◆ **EXERCISE AIM**: Return all of the entries exactly, with nothing added or left out.

(Scripts that build objects)

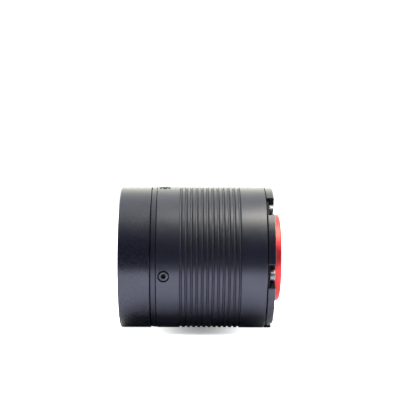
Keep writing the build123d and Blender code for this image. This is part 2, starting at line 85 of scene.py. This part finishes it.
# ---------------------------------------------------------------- node graphs
class Graph:
    """A short way to write node trees. Values are numbers or sockets."""

    def __init__(self, tree):
        self.tree = tree

    def node(self, kind, **settings):
        made = self.tree.nodes.new(kind)
        for key, value in settings.items():
            setattr(made, key, value)
        return made

    def put(self, value, socket):
        if isinstance(value, bpy.types.NodeSocket):
            self.tree.links.new(value, socket)
        else:
            socket.default_value = value

    def math(self, operation, *values):
        made = self.node("ShaderNodeMath", operation=operation)
        for value, socket in zip(values, made.inputs):
            self.put(value, socket)
        return made.outputs[0]

    def place(self):
        """The point in the row frame at rest, in metres."""
        return self.node("ShaderNodeTexCoord").outputs["Object"]

    def split(self, vector):
        made = self.node("ShaderNodeSeparateXYZ")
        self.put(vector, made.inputs[0])
        return made.outputs

    def join(self, x, y, z):
        made = self.node("ShaderNodeCombineXYZ")
        for value, socket in zip((x, y, z), made.inputs):
            self.put(value, socket)
        return made.outputs[0]

    def stretch(self, vector, x, y, z):
        made = self.node("ShaderNodeVectorMath", operation="MULTIPLY")
        self.put(vector, made.inputs[0])
        made.inputs[1].default_value = (x, y, z)
        return made.outputs[0]

    def noise(self, size, detail=2.0, vector=None, roughness=0.5):
        """Noise whose features are about size metres across."""
        made = self.node("ShaderNodeTexNoise")
        self.put(self.place() if vector is None else vector, made.inputs["Vector"])
        made.inputs["Scale"].default_value = 1.0 / size
        made.inputs["Detail"].default_value = detail
        made.inputs["Roughness"].default_value = roughness
        return made.outputs["Fac"]

    def cells(self, size, feature="F1"):
        """Distance from the nearest of points that are about size metres apart."""
        made = self.node("ShaderNodeTexVoronoi", feature=feature)
        self.put(self.place(), made.inputs["Vector"])
        made.inputs["Scale"].default_value = 1.0 / size
        return made.outputs["Distance"]

    def span(self, value, low, high, to_low, to_high):
        """value, with low to high stretched to to_low to to_high and held there outside."""
        made = self.node("ShaderNodeMapRange")
        for v, name in (
            (value, "Value"),
            (low, "From Min"),
            (high, "From Max"),
            (to_low, "To Min"),
            (to_high, "To Max"),
        ):
            self.put(v, made.inputs[name])
        return made.outputs[0]

    def blend(self, factor, a, b):
        """Colour a where factor is 0, b where it is 1."""
        made = self.node("ShaderNodeMix", data_type="RGBA")
        self.put(factor, made.inputs["Factor"])
        for value, name in ((a, "A_Color"), (b, "B_Color")):
            socket = next(s for s in made.inputs if s.identifier == name)
            self.put(value if isinstance(value, bpy.types.NodeSocket) else (*value, 1.0), socket)
        return next(s for s in made.outputs if s.identifier == "Result_Color")

    def bump(self, height, distance, strength):
        made = self.node("ShaderNodeBump")
        self.put(height, made.inputs["Height"])
        made.inputs["Strength"].default_value = strength
        made.inputs["Distance"].default_value = distance
        return made.outputs[0]


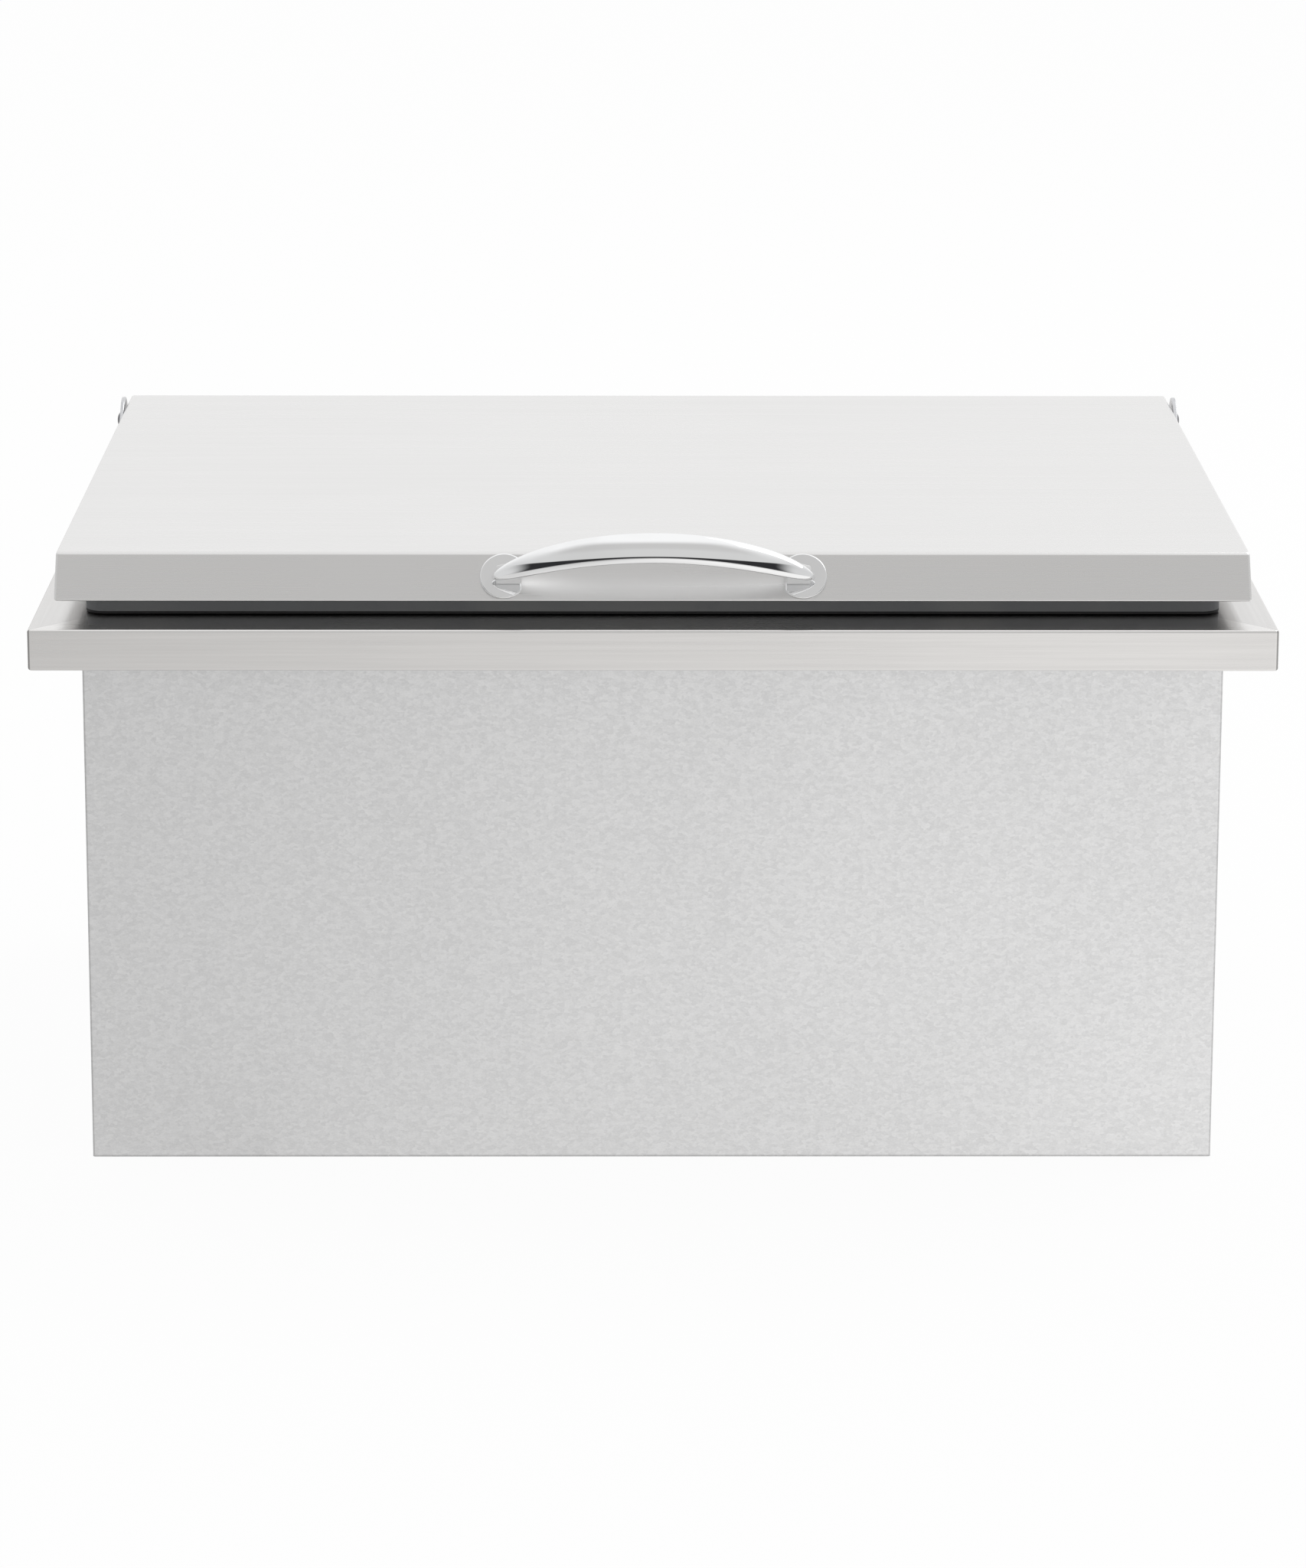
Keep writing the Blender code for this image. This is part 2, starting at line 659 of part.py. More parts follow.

◆ **THE SOLUTION**:
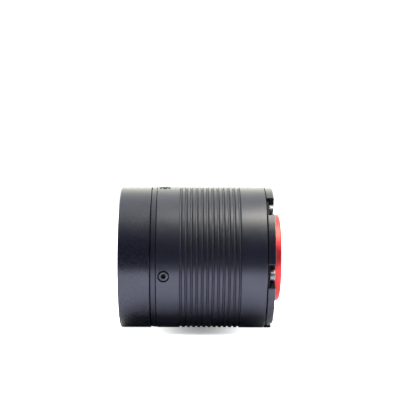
Keep writing the build123d and Blender code for this image. This is part 2, starting at line 85 of scene.py. This part finishes it.
# ---------------------------------------------------------------- node graphs
class Graph:
    """A short way to write node trees. Values are numbers or sockets."""

    def __init__(self, tree):
        self.tree = tree

    def node(self, kind, **settings):
        made = self.tree.nodes.new(kind)
        for key, value in settings.items():
            setattr(made, key, value)
        return made

    def put(self, value, socket):
        if isinstance(value, bpy.types.NodeSocket):
            self.tree.links.new(value, socket)
        else:
            socket.default_value = value

    def math(self, operation, *values):
        made = self.node("ShaderNodeMath", operation=operation)
        for value, socket in zip(values, made.inputs):
            self.put(value, socket)
        return made.outputs[0]

    def place(self):
        """The point in the row frame at rest, in metres."""
        return self.node("ShaderNodeTexCoord").outputs["Object"]

    def split(self, vector):
        made = self.node("ShaderNodeSeparateXYZ")
        self.put(vector, made.inputs[0])
        return made.outputs

    def join(self, x, y, z):
        made = self.node("ShaderNodeCombineXYZ")
        for value, socket in zip((x, y, z), made.inputs):
            self.put(value, socket)
        return made.outputs[0]

    def stretch(self, vector, x, y, z):
        made = self.node("ShaderNodeVectorMath", operation="MULTIPLY")
        self.put(vector, made.inputs[0])
        made.inputs[1].default_value = (x, y, z)
        return made.outputs[0]

    def noise(self, size, detail=2.0, vector=None, roughness=0.5):
        """Noise whose features are about size metres across."""
        made = self.node("ShaderNodeTexNoise")
        self.put(self.place() if vector is None else vector, made.inputs["Vector"])
        made.inputs["Scale"].default_value = 1.0 / size
        made.inputs["Detail"].default_value = detail
        made.inputs["Roughness"].default_value = roughness
        return made.outputs["Fac"]

    def cells(self, size, feature="F1"):
        """Distance from the nearest of points that are about size metres apart."""
        made = self.node("ShaderNodeTexVoronoi", feature=feature)
        self.put(self.place(), made.inputs["Vector"])
        made.inputs["Scale"].default_value = 1.0 / size
        return made.outputs["Distance"]

    def span(self, value, low, high, to_low, to_high):
        """value, with low to high stretched to to_low to to_high and held there outside."""
        made = self.node("ShaderNodeMapRange")
        for v, name in (
            (value, "Value"),
            (low, "From Min"),
            (high, "From Max"),
            (to_low, "To Min"),
            (to_high, "To Max"),
        ):
            self.put(v, made.inputs[name])
        return made.outputs[0]

    def blend(self, factor, a, b):
        """Colour a where factor is 0, b where it is 1."""
        made = self.node("ShaderNodeMix", data_type="RGBA")
        self.put(factor, made.inputs["Factor"])
        for value, name in ((a, "A_Color"), (b, "B_Color")):
            socket = next(s for s in made.inputs if s.identifier == name)
            self.put(value if isinstance(value, bpy.types.NodeSocket) else (*value, 1.0), socket)
        return next(s for s in made.outputs if s.identifier == "Result_Color")

    def bump(self, height, distance, strength):
        made = self.node("ShaderNodeBump")
        self.put(height, made.inputs["Height"])
        made.inputs["Strength"].default_value = strength
        made.inputs["Distance"].default_value = distance
        return made.outputs[0]


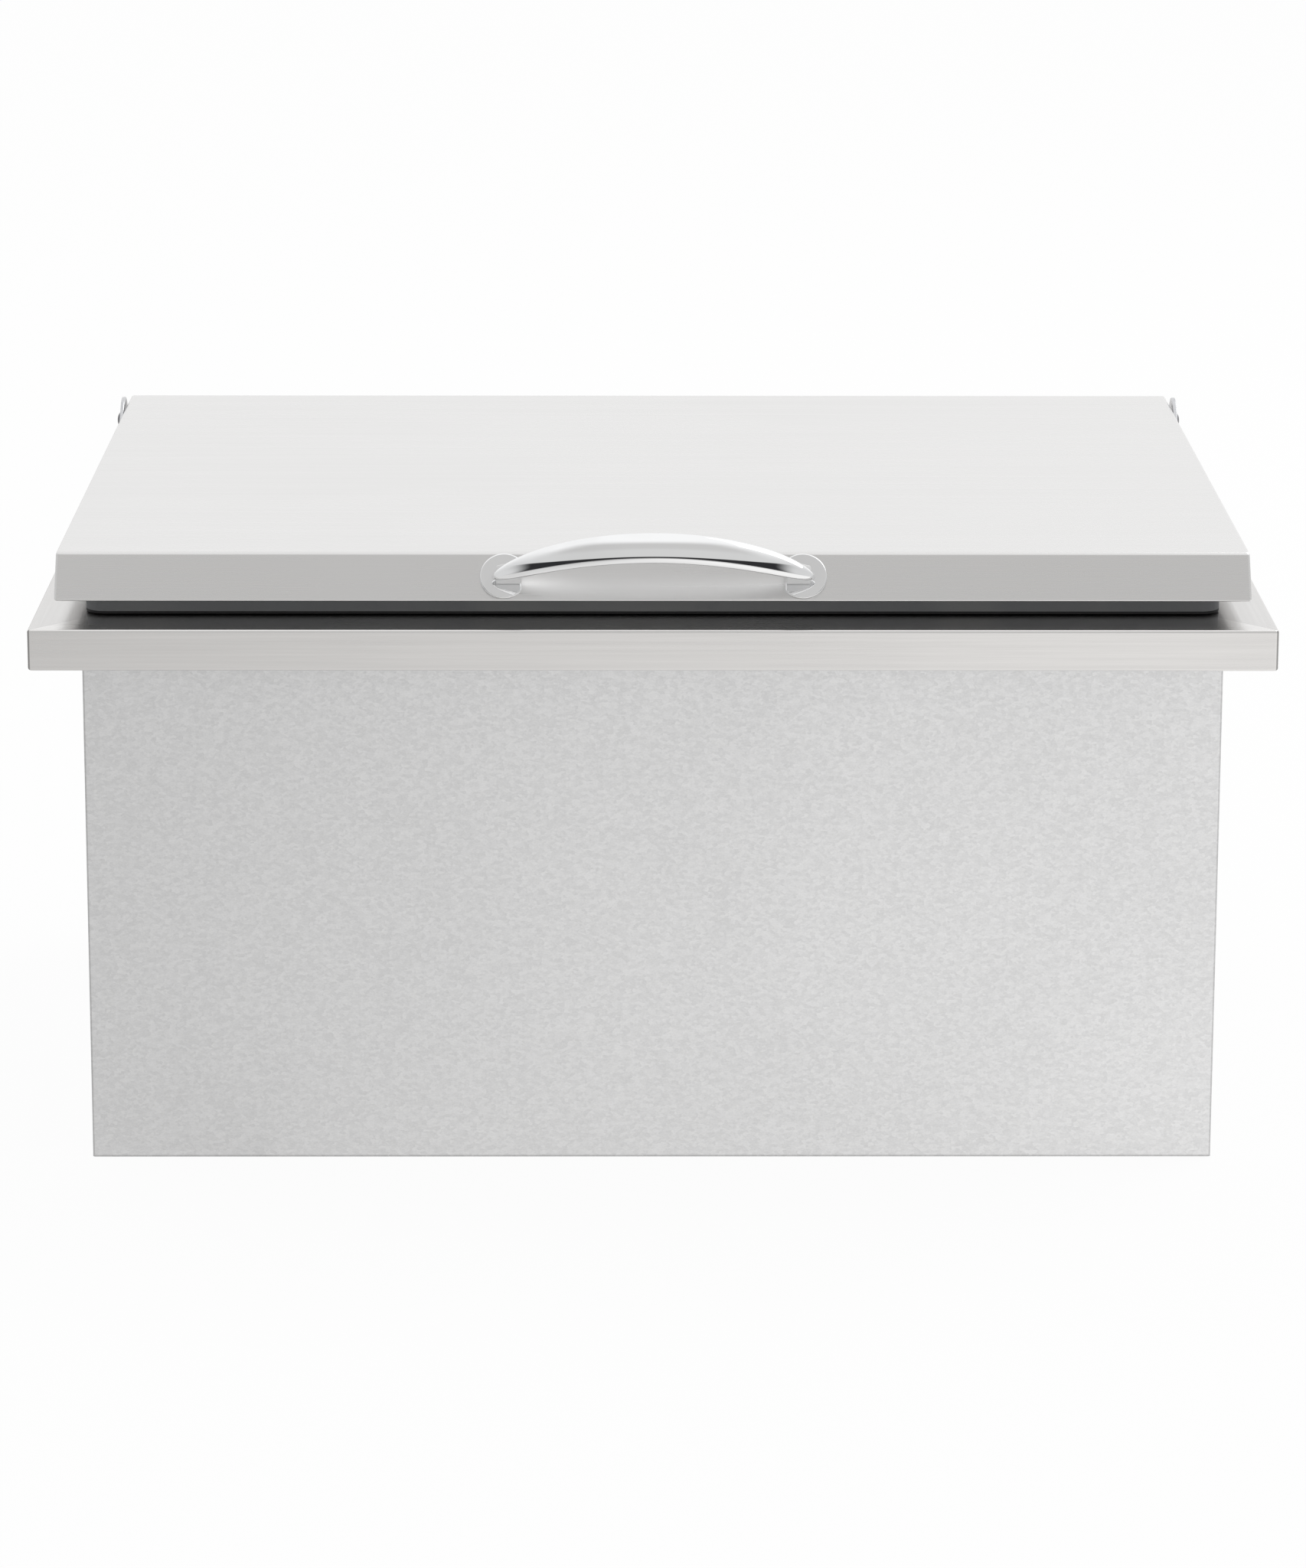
Keep writing the Blender code for this image. This is part 2, starting at line 659 of part.py. More parts follow.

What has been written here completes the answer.